Bursztyn's first sculptures (Chatarras – assemblages) were made of junkyard scraps – discarded fragments of machines, tires, cables, bolts and other metal bits. Hers was an undaunted critique of industrialism and ensuing rise of consumerism, and it wasn't welcomed with open arms by the nation's art institutions and critics, who generally believed that artists should be supportive of Colombia's progress.

=== Las histéricas ===
Las histericas was Bursztyn's break with common preconceptions and social naturalizations. She used materials, forms, movements and mechanical noises, she created art that was rough and shocking. She put the junkyard scraps away in favor of discarded parts from a radiator manufacturing plant. She attached a small electrical motor to the long, spiraling strips of aluminum, which came together as abstract forms set into a noisy, vibrating motion that were experienced by the viewer through several senses at once. Bursztyn expressed interest in using the exhibition space as an experiential space. Her sculptures took up all the walls and floors, some of them hung from the ceiling in entirely blacked-out rooms, with a single spotlight directed at a particular work constantly in motion.

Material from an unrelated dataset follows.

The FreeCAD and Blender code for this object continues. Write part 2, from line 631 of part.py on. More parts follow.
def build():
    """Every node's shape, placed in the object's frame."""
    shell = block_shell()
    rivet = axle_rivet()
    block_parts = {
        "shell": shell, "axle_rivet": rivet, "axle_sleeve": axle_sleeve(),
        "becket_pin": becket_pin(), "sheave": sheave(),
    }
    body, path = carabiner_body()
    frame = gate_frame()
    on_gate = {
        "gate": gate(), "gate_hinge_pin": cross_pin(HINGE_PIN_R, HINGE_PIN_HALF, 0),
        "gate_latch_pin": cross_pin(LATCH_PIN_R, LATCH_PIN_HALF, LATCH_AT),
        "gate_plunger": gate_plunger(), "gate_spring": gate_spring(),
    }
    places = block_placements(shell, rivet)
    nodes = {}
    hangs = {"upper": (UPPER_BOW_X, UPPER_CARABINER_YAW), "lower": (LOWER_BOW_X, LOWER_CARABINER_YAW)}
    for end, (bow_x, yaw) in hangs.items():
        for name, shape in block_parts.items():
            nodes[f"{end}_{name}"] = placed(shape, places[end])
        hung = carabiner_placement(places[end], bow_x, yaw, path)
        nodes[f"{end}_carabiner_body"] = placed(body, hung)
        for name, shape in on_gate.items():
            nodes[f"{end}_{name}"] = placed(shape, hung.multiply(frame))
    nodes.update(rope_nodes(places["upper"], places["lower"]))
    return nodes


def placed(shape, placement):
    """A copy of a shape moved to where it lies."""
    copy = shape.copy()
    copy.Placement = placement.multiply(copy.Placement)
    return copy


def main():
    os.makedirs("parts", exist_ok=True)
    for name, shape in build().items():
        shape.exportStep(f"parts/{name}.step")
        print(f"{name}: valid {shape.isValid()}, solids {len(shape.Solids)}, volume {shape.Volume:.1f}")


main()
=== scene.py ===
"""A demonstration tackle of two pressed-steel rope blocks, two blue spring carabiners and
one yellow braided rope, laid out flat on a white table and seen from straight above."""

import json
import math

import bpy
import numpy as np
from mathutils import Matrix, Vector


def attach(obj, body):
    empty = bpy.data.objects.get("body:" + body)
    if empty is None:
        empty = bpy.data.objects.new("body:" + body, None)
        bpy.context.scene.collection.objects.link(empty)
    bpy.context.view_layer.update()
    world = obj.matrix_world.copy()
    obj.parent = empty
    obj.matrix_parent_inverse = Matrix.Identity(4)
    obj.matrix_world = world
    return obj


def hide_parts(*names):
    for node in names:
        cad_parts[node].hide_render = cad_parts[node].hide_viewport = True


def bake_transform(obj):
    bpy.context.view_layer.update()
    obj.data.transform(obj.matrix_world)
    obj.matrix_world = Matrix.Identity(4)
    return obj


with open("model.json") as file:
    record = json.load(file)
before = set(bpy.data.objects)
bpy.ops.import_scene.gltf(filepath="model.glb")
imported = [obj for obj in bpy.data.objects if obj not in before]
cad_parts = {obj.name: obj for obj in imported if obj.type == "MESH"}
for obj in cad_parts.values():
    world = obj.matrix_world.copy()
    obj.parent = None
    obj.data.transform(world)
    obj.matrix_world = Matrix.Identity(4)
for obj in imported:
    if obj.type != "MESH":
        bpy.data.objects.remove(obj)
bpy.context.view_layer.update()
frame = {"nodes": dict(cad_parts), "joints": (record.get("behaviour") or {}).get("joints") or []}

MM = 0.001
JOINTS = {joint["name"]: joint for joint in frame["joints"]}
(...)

The hysterics, made of scrap stainless steel, were exhibited in 1968 at the Museum of Modern Art in Bogotá, which in those years was based at the National University. With that work, she won that year's XIX National Salon of Artists. In 1969, the series paired with the film Hoy Felisa by experimental director Luis Ernesto Arocha, which, in turn, featured the mobile forms of Las histéricas woven through with the images of pop culture idols like Bette Davis and Marlon Brando.

=== Las camas ===
In Las camas, 1974, she took 13 beds and in each of them she placed an enigmatic form covered in multi-coloured fabrics, along with an electric motor that set the entire piece in a vibrating motion. In the Mechanical Dance, several characters coexisted completing themselves, providing depth and even from different points of view. However, a degree of sadness and bad omen prevailed in space. If we take into account the events that led to Bursztyn's exile, each character under the Baila fabrics was a hint of what would happen during those years with many Colombians blindfolded and interrogated, subjected to an absurd and endless mechanism. From this perspective, the exhibition space was social and political: the victims were on a platform to be observed by the public with attention and indifference.

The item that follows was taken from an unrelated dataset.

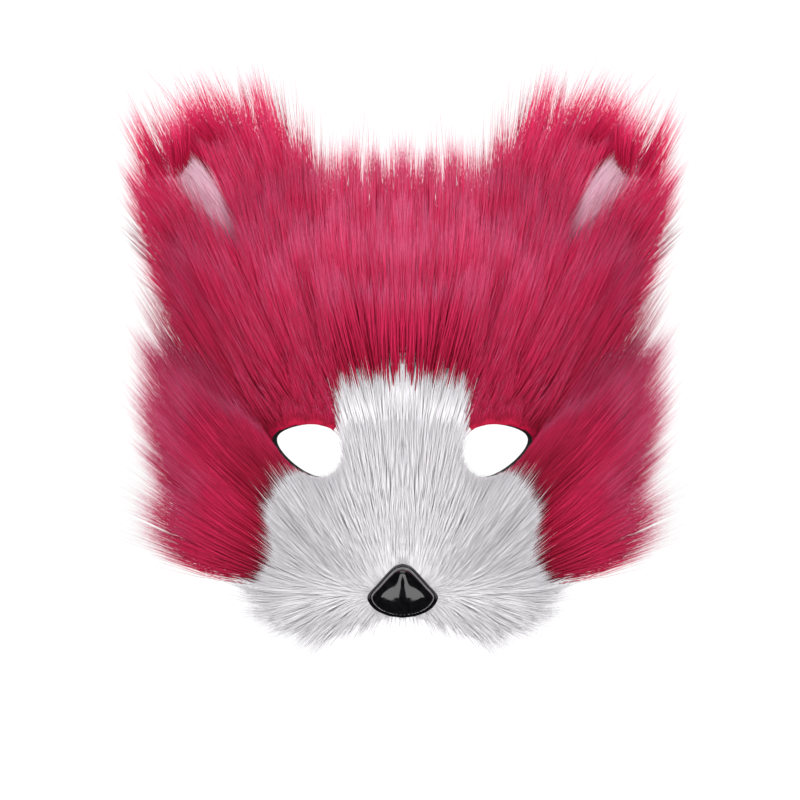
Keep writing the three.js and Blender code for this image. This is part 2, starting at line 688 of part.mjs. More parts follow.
const foam = { color: 0x151316, roughness: 0.9 };
const pink = { color: 0xc2335f, roughness: 0.75 };
const white = { color: 0xe2dfe3, roughness: 0.75 };
const pale = { color: 0xd9a3b8, roughness: 0.75 };
const plastic = { color: 0x050505, roughness: 0.08 };
const elastic = { color: 0x1c1a1d, roughness: 0.8 };

const fox = new THREE.Group();

// Adds a solid as one named mesh.
function add(name, solid, look) {
  const geometry = geometryOf(solid);
  geometry.computeVertexNormals();
  const mesh = new THREE.Mesh(geometry, new THREE.MeshStandardMaterial({ metalness: 0, ...look }));
  mesh.name = name;
  fox.add(mesh);
}

const holes = eyeHoles(0);
const furHoles = eyeHoles(0.8);
const core = behind(FOAM_WALL + GAP + 0.3 * BACKING);
const backOfNose = face(0, placeOn(0, -NOSE_DROP).rise, FOAM_WALL + GAP + BACKING).y - GAP - 1;
const noseRoom = frontPrism(noseOutline(1 + (2 * GAP) / NOSE_HEIGHT), -REACH, backOfNose + GAP);

add("mask_base", mainBody(faceWall(0, FOAM_WALL).subtract(holes).subtract(postHole())), foam);
const muzzleRoom = frontPrism(grown(muzzleOutline, GAP));

const forehead = furPanel(foreheadOutline, foreheadPile, 9, 8, core).subtract(muzzleRoom);
const muzzle = furPanel(muzzleOutline, muzzlePile, 9, 8, core).subtract(noseRoom).subtract(postHole());
const cheek = furPanel(cheekOutline, cheekPile, 10, 10, core).subtract(muzzleRoom);
add("forehead_fur", mainBody(forehead.subtract(furHoles)), pink);
add("muzzle_fur", mainBody(muzzle.subtract(furHoles)), white);
for (const [name, solid, look] of [
  ["cheek_fur", mainBody(cheek.subtract(furHoles)), pink],
  ["ear", ear(core), pink],
  ["inner_ear", innerEar(core), pale],
]) {
  add(name + "_left", mirroredSolid(solid), look);
  add(name + "_right", solid, look);
}
add("nose", nose(backOfNose), plastic);
add("strap", strap(), elastic);

export default fox;
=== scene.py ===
"""The looks of a plush fox half mask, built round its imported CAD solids. Lengths in the code are in millimetres, and
each mesh is turned into metres when it is made. +Z is up and the mask looks along -Y."""

import bpy
import numpy as np
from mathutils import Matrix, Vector
from mathutils.kdtree import KDTree

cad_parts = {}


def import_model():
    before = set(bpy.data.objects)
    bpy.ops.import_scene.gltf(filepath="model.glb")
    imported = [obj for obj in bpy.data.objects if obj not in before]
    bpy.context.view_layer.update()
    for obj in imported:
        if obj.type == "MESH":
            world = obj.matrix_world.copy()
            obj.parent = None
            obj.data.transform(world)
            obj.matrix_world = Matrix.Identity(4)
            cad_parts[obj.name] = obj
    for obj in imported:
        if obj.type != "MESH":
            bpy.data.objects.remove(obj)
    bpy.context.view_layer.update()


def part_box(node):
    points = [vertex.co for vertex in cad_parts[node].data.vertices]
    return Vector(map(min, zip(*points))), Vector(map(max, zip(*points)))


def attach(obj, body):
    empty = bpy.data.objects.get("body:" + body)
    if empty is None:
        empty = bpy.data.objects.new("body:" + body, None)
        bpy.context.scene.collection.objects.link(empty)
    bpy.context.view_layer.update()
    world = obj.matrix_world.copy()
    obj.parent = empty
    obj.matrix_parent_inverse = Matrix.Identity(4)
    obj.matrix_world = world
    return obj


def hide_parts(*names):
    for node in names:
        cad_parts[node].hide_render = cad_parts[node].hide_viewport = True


MM = 0.001
SEED = 7

# The foam wall that follows the face, as the solids have it
FACE_HALF_WIDTH = 82
FACE_DEPTH = 62
WRAP_DEG = 76
FOREHEAD_HEIGHT = 100
MUZZLE_DROP = 86
FOAM_WALL = 5
GAP = 0.3
BACKING = 2
SNOUT_REACH = 44
SNOUT_HALF_WIDTH = 34
SNOUT_DROP = 62
SNOUT_SQUARENESS = 2.4

# The eye holes
EYE_X = 48
EYE_Z = 0.8
EYE_LENGTH = 38
EYE_HEIGHT = 25
EYE_TILT_DEG = 15
EYE_POINT = 0.32
EYE_SETBACK = 4
EYE_SOCKET_RADIUS = 24

# The lengths of the pile. Its thin ends reach a little past the locks of the solids.
FOREHEAD_PILE = 61
TEMPLE_PILE = 95
CHEEK_PILE = 84
MUZZLE_PILE = 34
NOSE_PILE = 10
EAR_PILE = 40
INNER_EAR_PILE = 34
INNER_EAR_SPILL = 8
SHORTEST_PILE = 4
WHITE_SPILL = 3
WHITE_CREST = 17
# How far the colours of two panels mix at their seam
SEAM_BLEND = 4.5
# Where the outermost hairs end in the front view
FRINGE_SIDE = 152
FRINGE_TOP = 206
FRINGE_FOOT = -110

# The ears
EAR_SEAT = np.array([63.0, 40.0, 62.0])
EAR_HEIGHT = 94
EAR_WIDTH = 90
EAR_LEAN_DEG = 25
EAR_CUP = 11
EAR_WALL = 5
INNER_EAR_LENGTH = 54
INNER_EAR_WIDTH = 20
INNER_EAR_RISE = 0.72
INNER_EAR_OVER = 0.18
INNER_EAR_LEAN_DEG = 34
EAR_BRUSH_INSET = 33
EAR_BRUSH_DROP = 5

# The nose
NOSE_WIDTH = 33.5
NOSE_HEIGHT = 26
NOSE_DEPTH = 13
NOSE_RIDGE = 1.4
NOSE_DROP = 66

# The strap
STRAP_WIDTH = 20
STRAP_THICKNESS = 1.5
STRAP_HEIGHT = 31
STRAP_START = 0.76
STRAP_SEWN_SHARE = 0.1
HEAD_BACK = 182

# Tables of the solids: each row is a place and a value
SECTION_WIDTH = [(-1, 0.82), (-0.5, 0.95), (0, 1), (0.4, 1), (0.72, 0.93), (1, 0.82)]
SECTION_SETBACK = [(-1, 0.06), (-0.5, 0), (0, 0), (0.4, 0.02), (0.72, 0.13), (1, 0.34)]
TOP_EDGE = [(0, 1), (0.12, 1), (0.32, 1), (0.55, 0.98), (0.78, 0.88), (1, 0.64)]
BOTTOM_EDGE = [(0, 0.87), (0.12, 0.94), (0.32, 1), (0.55, 0.98), (0.78, 0.87), (1, 0.64)]
SNOUT_RIDGE = [(0, 0), (0.25, 0.14), (0.55, 0.56), (0.85, 0.93), (1.05, 1), (1.4, 0.94)]
EAR_OUTLINE = [(0, 0.95), (0.25, 1), (0.5, 0.95), (0.75, 0.78), (0.92, 0.5), (1, 0.25)]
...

=== La baila mechanica ===
In her Mechanical Ballet, 1979, Bursztyn used linen, steel, motors and wheels to create a stage and arranged seven abstract figures upon it, which hung from the ceiling and performed an awkward, uncoordinated mechanical dance.

== Exhibitions ==
=== Selected solo exhibitions ===
- 1958 Galería el Callejón, Bogotá
- 1964 Museo de Arte Moderno de Bogotá
- 1974 Las camas, La Tertulia Museum, Cali, Colombia
- 1979 La baila mecánica, Galería Garcés Velásquez, Bogotá
- 2009 Feliza Bursztyn: Elogio de la chatarra, presented as a part of the series Homenajes Nacional by the Museo Nacional de Colombia, Bogotá. Bursztyns included works were characterized by the use of industrial waste as the main sculptural material, with a presentation centered around concepts of poetry, movement, and space.
- 2015 Leon Tovar Gallery at ARCOmadrid 2015 Leon Tovar Gallery.
- 2016 Galería la Cometa at ARTBO 2016 Galería La Cometa
- 2017 Leon Tovar Gallery at ARCOmadrid 2017 Leon Tovar Gallery.
- 2018 Leon Tovar Gallery at ARTBO 2018 Leon Tovar Gallery.
- 2019 Leon Tovar Gallery at ARCOmadrid 2019 Leon Tovar Gallery.

=== Past exhibitions ===
- 2015 Folding: Line, Space & Body/ Latin American Women Artists Working Around Abstraction, Henrique Faria, New York
- 2016 2016 - Pensamiento escultórico, Galeria Casas Reigner
- 2017 Radical Women in Latin American Art, 1960–1985, Hammer Museum
- 2017 Edges and Angles, Leon Tovar Gallery, New York.
- 2018 The Other Trans-Atlantic. Kinetic and Op Art in Eastern Europe and Latin, Garage Museum of Contemporary Art
- 2018 Radical Women Latin American Art, 1960–1985, Brooklyn Museum of Art

== Collections ==
Feliza Bursztyn's art work has been collected privately and also by public institutions, such as the Museo de arte Moderno, Museo Nacional de Colombia, and Banco de la Republica, all in Bogotá, and Tate Modern London.

== Honors and awards ==
- 1965: First prize for Sculptures, XVII National Salon.
- 1965: Win the First Prize in sculpture at the XVII Colombian Artists Salon with the sculpture "Mirando al Norte"
- 1967: Third prize at the XIX Salon of National Artists.